53 views Asked by At

Let's say I have a DataFrame with multiple columns where the values are all the same e.g. df = pd.DataFrame({'State':['Texas','Texas','Texas','Texas'], 'County':['Harris','Harris','Harris','Harris'], 'Building':[1,2,3,4], 'Budget':[7328,3290,8342,4290]})

I want to write a function that simply scans the df and drops the columns where all values are the same.

I have come up with the below which also returns a separate Series x of the removed columns and their unique value.

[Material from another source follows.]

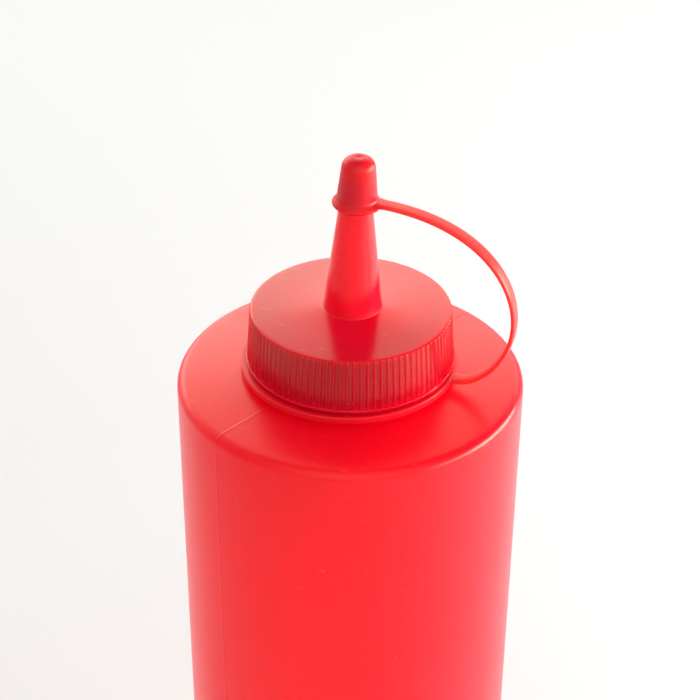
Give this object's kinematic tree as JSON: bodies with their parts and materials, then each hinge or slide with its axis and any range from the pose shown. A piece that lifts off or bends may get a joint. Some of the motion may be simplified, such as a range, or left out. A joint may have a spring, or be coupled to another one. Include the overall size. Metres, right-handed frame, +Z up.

I am new to coding and want to understand if there is a simpler way

def drop_monocols(df):              #takes df
    x = dict()
    n = 0
    while n < df.shape[1]:
        if df.iloc[:,n].nunique()==1:                   #finds columns where all values same
            x[df.columns[n]] = df.iloc[0,n]             #adds to dict colname:value
            df = df.drop(df.columns[n], axis=1)         #drops useless col from df
        else:
            n +=1
        x = pd.Series(x)
    return x, df                                        #returns useless col:value series and cleaned df

I am new to coding and want to understand if there is a simpler way. Can I use a for loop with columns instead of while? and is it possible to use .apply here instead of calling a function with df as the arg.

1

There are 1 answers

0
mozway On

You can compare to the first row and see if all rows are the same to perform boolean indexing:

out = df.loc[:, ~df.eq(df.iloc[0]).all()]

Variant, keep if any value is different:

out = df.loc[:, df.ne(df.iloc[0]).any()]

Or, with nunique if you don't have NaNs (or want to ignore NaNs):

out = df.loc[:, df.nunique().gt(1)]

Output:

   Building  Budget
0         1    7328
1         2    3290
2         3    8342
3         4    4290